Veröffentlicht am: 20 November 2024

Von: Hervé Lancelin

Kategorie: Kunstkritik

Lesezeit: 8 Minuten

Nick Brandt ist nicht nur ein einfacher britischer Fotograf, der Elefanten unter der afrikanischen Sonne ablichtet. Er ist der visuelle Kassandra unserer Zeit, der Künstler, der uns zwingt, dem ins Gesicht zu blicken, was wir normalerweise lieber ignorieren: unsere Verantwortung für die Zerstörung der natürlichen Welt.

Hört mir gut zu, ihr Snobs. Nick Brandt, geboren 1964 in London, ist nicht nur ein einfacher Tierfotograf, der Zebras mit dem Teleobjektiv aus seinem klimatisierten 4×4 fotografiert. Er ist der Theodore Géricault unserer Zeit, der nicht das Floß der Medusa festhält, sondern den letzten Untergang unserer natürlichen Welt. Und wenn Sie denken, dieser Vergleich sei übertrieben, dann haben Sie die Kraft seines Werkes nicht verstanden.
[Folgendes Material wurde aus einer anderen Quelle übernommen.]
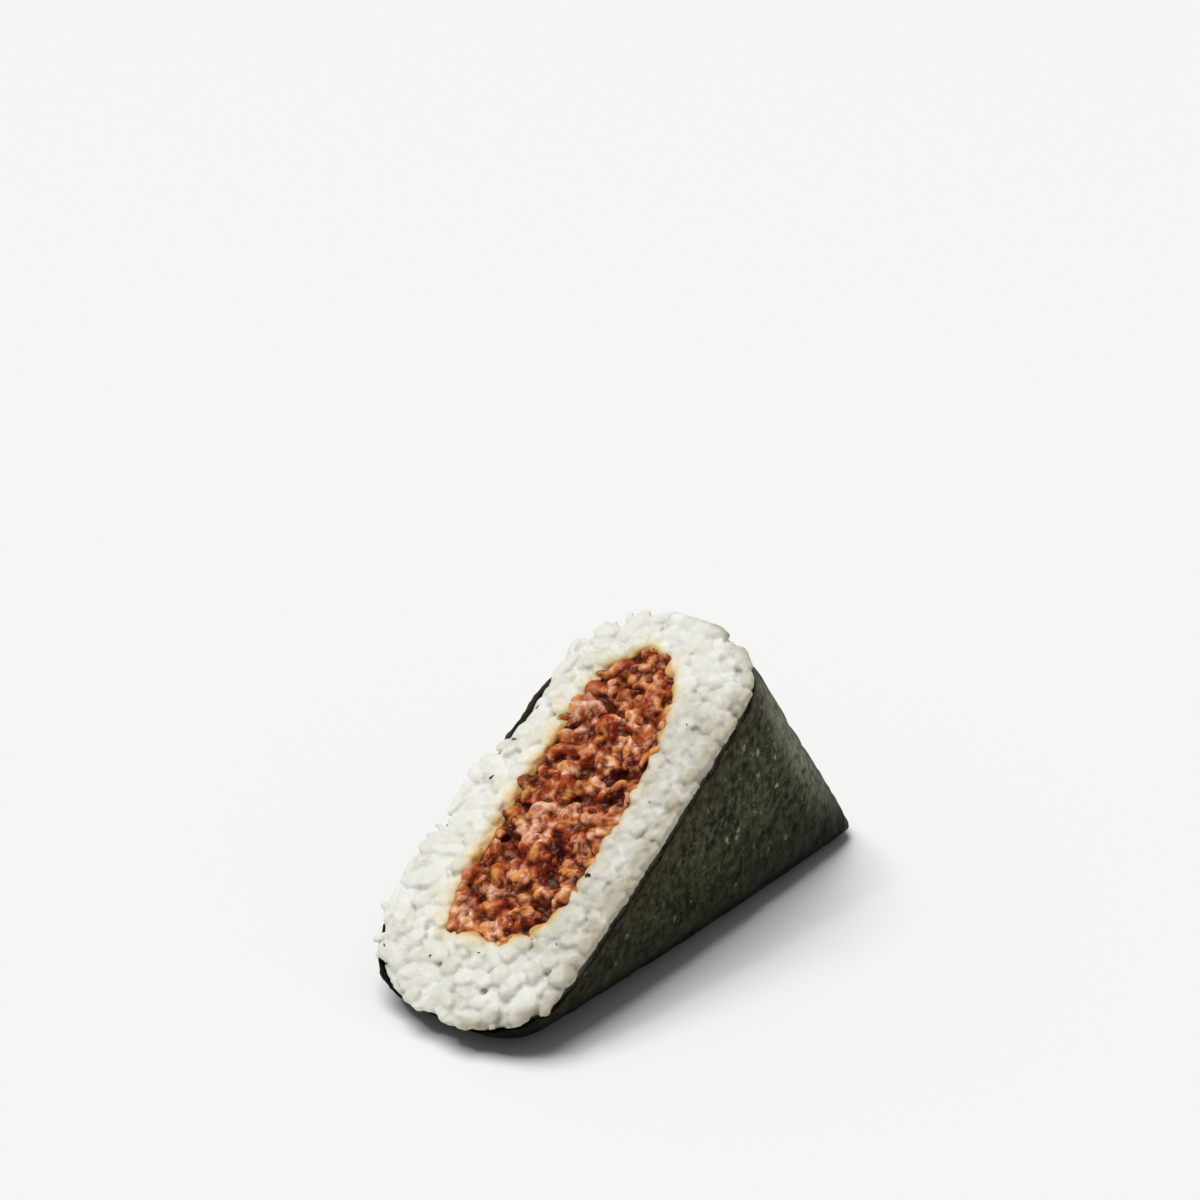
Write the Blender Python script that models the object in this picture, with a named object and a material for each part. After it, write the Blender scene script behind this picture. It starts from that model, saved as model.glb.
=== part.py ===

Beginnen wir mit seiner revolutionären Herangehensweise an die Tierfotografie. Während die meisten Tierfotografen sich hinter ihren gigantischen Teleobjektiven verstecken, um spektakuläre Actionszenen einzufangen, macht Brandt genau das Gegenteil. Er nähert sich seinen Motiven mit einer einfachen Pentax 67II und Festbrennweiten, als würde er Studio-Porträts machen.

Seine Technik ist von einer Kühnheit, die an Wahnsinn grenzt. Stellen Sie sich einen Moment lang vor, was es bedeutet, einen Löwen aus wenigen Metern Entfernung mit einer Mittelformatkamera zu fotografieren, die bei jedem Auslösen Lärm macht wie ein Presslufthammer. Das ist keine Fotografie, das ist ästhetisches Russisch Roulette. Aber genau diese körperliche Nähe verleiht seinen Bildern ihre metaphysische Kraft. Wenn Sie seine Schwarzweiß-Porträts von Elefanten betrachten, sehen Sie nicht einfach Dickhäuter, sondern Wesen mit Bewusstsein, die Sie vom Rand des Aussterbens aus anblicken.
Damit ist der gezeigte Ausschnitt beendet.